I don’t think I’m a glass-half-empty kind of person, but I realized that I have a habit of sharing “depressing” charts.
- The “most depressing” chart about Denmark.
- A “very depressing” chart about the United States.
- The “most depressing” chart about Japan.
Well, as the Monty Python folks advised, it’s time to look on the bright side of life.
By the way, it’s not “enjoyable” because it shows more gun ownership.
Yes, I believe in private gun ownership, because I respect the Constitution, because I want to discourage crime, because I support liberty, and because I believe in the right of self-defense in case society goes off the rails. But those reasons don’t bring a smile to my face.

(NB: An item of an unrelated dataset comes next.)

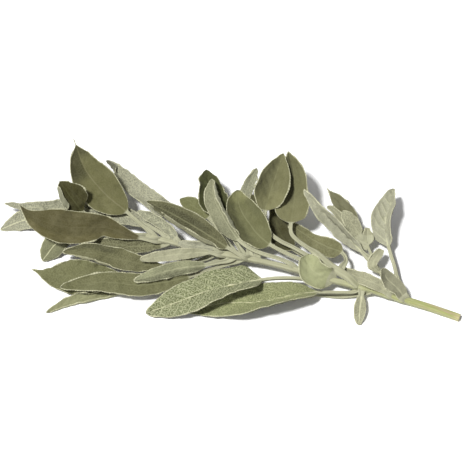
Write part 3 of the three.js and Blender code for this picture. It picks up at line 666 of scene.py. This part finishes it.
def makeStem(name, nodes):
    values = stemValues
    line = stemLines[name]
    centres, radii = line["centres"], line["radii"]
    if name != "main_stem":  # a side shoot grows out of the main stem
        along = unit(centres[1] - centres[0])
        gap, _, _, _, radius = nearestOnStems(centres[0], ["main_stem"])
        _, _, _, root, _ = nearestOnStems(centres[0] - along * (gap + radius) * rootReach, ["main_stem"])
        centres = np.concatenate([[root], centres])
        radii = np.concatenate([radii[:1], radii])
    knots = lengthsAlong(centres) / mm
    total = knots[-1]
    endRound = np.array([0.9, 0.6, 0.35, 0.15, 0.03]) * radii[-1] / mm
    at = np.concatenate([np.arange(0.0, total - endRound[0], values["cell"]), total - endRound])
    middle = smoothBetween(knots, centres, at) / mm
    radius = np.interp(at, knots, radii) / mm
    for node in nodes:
        place = node + knots[-1] - lengthsAlong(line["centres"])[-1] / mm
        radius *= 1 + values["nodeSwell"] * np.exp(-((at - place) / values["nodeLength"]) ** 2)
    radius *= np.sqrt(1 - np.clip(1 - (total - at) / endRound[0], 0.0, 1.0) ** 2)
    along = unit(np.gradient(middle, at, axis=0))
    across = line["across"][0] - along * (along @ line["across"][0])[:, None]
    across = unit(across)
    up = np.cross(across, along)
    turn = -np.arange(values["sides"]) / values["sides"] * 2 * math.pi
    hollows = values["groove"] * np.exp(-(np.sin(2 * turn) / 0.45) ** 2)
    section = 1 - values["corner"] * np.cos(4 * turn) - hollows
    directions = across[:, None] * np.cos(turn)[None, :, None] + up[:, None] * np.sin(turn)[None, :, None]
    rings = middle[:, None] + directions * (radius[:, None] * section[None])[..., None]
    inward = np.ones(len(at))
    if name == "main_stem":  # the cut end, with its soft pith a little sunk
        faceRings = np.array([0.12, 0.3, 0.48, 0.62, 0.72, 0.8, 0.9, 0.97])
        ridge = values["cutRidge"] * np.exp(-((faceRings - 0.86) / 0.08) ** 2)
        sunk = values["pith"] * (1 - smoothStep(0.45, 0.75, faceRings)) - ridge
        face = middle[0] + (rings[0] - middle[0])[None] * faceRings[:, None, None]
        face = face + along[0] * sunk[:, None, None]
        rings = np.concatenate([face, rings])
        at = np.concatenate([np.zeros(len(faceRings)), at])
        inward = np.concatenate([faceRings, inward])
        middle = np.concatenate([[middle[0] + along[0] * values["pith"]], middle])
    rings[..., 2] = np.maximum(rings[..., 2], leastHeights["stem"])
    at = at + (0.0 if name == "main_stem" else values["greyFrom"])
    shape = rings.shape[:2]
    place = np.stack([np.broadcast_to(at[:, None], shape), np.broadcast_to(turn, shape),
                      np.broadcast_to(inward[:, None], shape)], axis=-1)
    return meshFromRings(name + "_skin", rings * mm, middle[0] * mm, centres[-1], {"stemPlace": place})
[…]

The reason the chart is so enjoyable is that it nicely captures Obama’s total failureto impose gun control. Heck, he didn’t just fail to change policy, he actually wound up being the best thing that ever happened to gun manufacturers. And I confess that makes me feel warm and fuzzy.
But let’s set that aside and actually take a closer look at gun ownership numbers. The data in the chart come from a global survey. Here’s some of the coverage of those numbers from the Associated Press.
The Small Arms Survey says 393 million of the civilian-held firearms, 46 percent, are in the United States, which is “more than those held by civilians in the other top 25 countries combined.” …the report’s author, Aaron Karp, said at a news conference. “American civilians buy an average of 14 million new firearms every year, and that means the United States is an overwhelming presence on civilian markets.” …The estimate of over 1 billion firearms worldwide at the end of 2017 also includes 133 million such weapons held by government military forces and 22.7 million by law enforcement agencies, it said. …The Small Arms Survey released its study to coincide with the third U.N. conference to assess progress on implementing a 2001 program known as Prevent, Combat and Eradicate the Illicit Trade in Small Arms… According to the report, the countries with the largest estimated number of civilian-held legal and illegal firearms at the end of 2017 were the United States with 393.3 million, India with 71.1 million, China with 49.7 million, Pakistan with 43.9 million and Russia with 17.6 million. …Americans, who own 121 firearms for every 100 residents. They are followed by Yemenis at 53, Montenegro and Serbia with 39, Canada and Uruguay about 35, and Finland, Lebanon and Iceland around 32.
Given America’s status, I’m tempted to start chanting “USA, USA, USA,” but there are some very important factoids buried in the AP report.
Anna Alvazzi del Frate, the institute’s program director, said that “the countries with the highest level of firearm violence — they don’t rank high in terms of ownership per person.” “So what we see is that there is no direct correlation at the global level between firearm ownership and violence,” she said.
Wow, that’s a remarkable admission. It turns out that more guns don’t lead to more crime. But we already knew that.
Now let’s look at some excerpts from the aforementioned story about the same report from the Washington Post.
There are more than 393 million civilian-owned firearms in the United States, or enough for every man, woman and child to own one and still have 67 million guns left over. Those numbers come from the latest edition of the global Small Arms Survey… The report, which draws on official data, survey data and other measures for 230 countries, finds that global firearm ownership is heavily concentrated in the United States. In 2017, for instance, Americans made up 4 percent of the world’s population but owned about 46 percent of the entire global stock of 857 million civilian firearms. …the United States stands out among the world’s wealthiest nations, with an ownership rate more than three times higher than the rate in the next-highest country, Canada. …Measured in rates or in raw terms, the United States is the civilian gun capital of the world.
Since I already shared the chart about the U.S. having more guns than people, here’s another chart from the story showing how Americans are far better armed than their counterparts in other advanced countries.
P.S. Thinking about whether to create a collection of “enjoyable charts,” the obvious choice would be the one from 2014 that showed how effectively the Tea Party-influenced GOP stymied Obama’s spending plans (that was back when Republicans were in favor of smaller government, unlike 2018).
P.P.S. The AP story mentioned that the United Nations has a pact to restrict private gun ownership. I explained in 2013 why that’s an awful scheme. The good news is that Trump’s new National Security Adviser is very solid on that issue.